One of the few empty lots in town was a piece called “the jail lot.” It was where drunks were once chained to a pillory (an iron ring set in a concrete base) in the lumber days. The lot was too small for a standard house, and that was presumably why it was still empty.

It had two allures for Troy: it was for sale, and it was directly across the street from one of the proponents of the proposed committee, and a building on it would interfere with her view.

He put a small down payment on the lot and started planning a structure: a pre-school, appealing, since she did not like children, but finally settling on a three-story water tower (Mendocino was proud of its water towers) with a hot tub on top. The total height was 37 feet with a 22-by-22-foot base. It would really get her view.

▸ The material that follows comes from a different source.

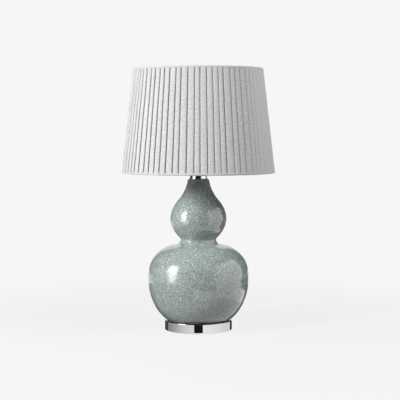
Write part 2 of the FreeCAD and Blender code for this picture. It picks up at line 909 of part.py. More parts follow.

She had it coming: About five years earlier, she used her position on the Community Services (sewer) Board to keep a water distribution system from being included when the district dug up the town streets to install a sewer system. Her public position was having inadequate water would ensure “no growth.” When the town switched from home septic tanks to the community sewer a severe water shortage ensued. Many new, deeper, wells were dug. Citizens no longer had the pee from septic tanks to drink, leading to a worsening of the perennial water shortage every summer and fall.

Shepherding the tower plans through the various bureaucracies, he hit a snag before the Community Services Board. She used her position as Chairman of the Board to deny his sewer permit. He sued, the news taking the entire front page of the Mendocino Beacon (newspaper).

It was 1979, and interest rates were climbing by the week. His banker supplied a statement that the delay in granting the permit was costing him interest increases daily and would presently cost about $40,000 extra over the life of the loan. The Board relented and issued the sewer permit.

The last hurdle was the Coast Commission. He was known to the Commission, having sued PGE for installing power poles on the cliff in Albion the first day Proposition 20 took effect (Sanders v PGE). After two years the Commission finally required PGE to remove the poles.

The night before the Coast Commission hearing on the tower he got word the staff member assigned to the permit wanted to talk to him. Meeting at the Seagull bar he told Troy the tower was too high...he would need a way to get it lower.

Troy suggested taking the tank off the top, that would make the building 7 feet shorter. They were both slightly amused by the suggestion, the tank being the jewel of the design, but finally agreeing on the removal and recommending it to the Commission and they adopted it with no discussion.

Sitting there with no tank it did not appear to be a water tower. It was a monument to ill-bred community design. Troy built a large trapdoor in the roof so a tank could possibly be added later in a less tedious time.

Troy sold the tower a few months after finishing it. The next owner turned the attached garage into a second (un-permitted) rental. Beth Bosk was the first tenant, possibly her first address in the defined town boundaries.

2 Comments

  1. Ronald Parker September 8, 2023

    Thank you for this story. Mendocino has not changed a bit in 45 years.

  2. Barbra Reed September 8, 2023

    Thank you for the story! I remember the times very well and know who the Chairwomen of MCCD was. We also had our difficulties with same people.
    Very stressful but you had to be tenacious. Maybe we should write a book. Again thanks for sharing sorry you had so much trouble!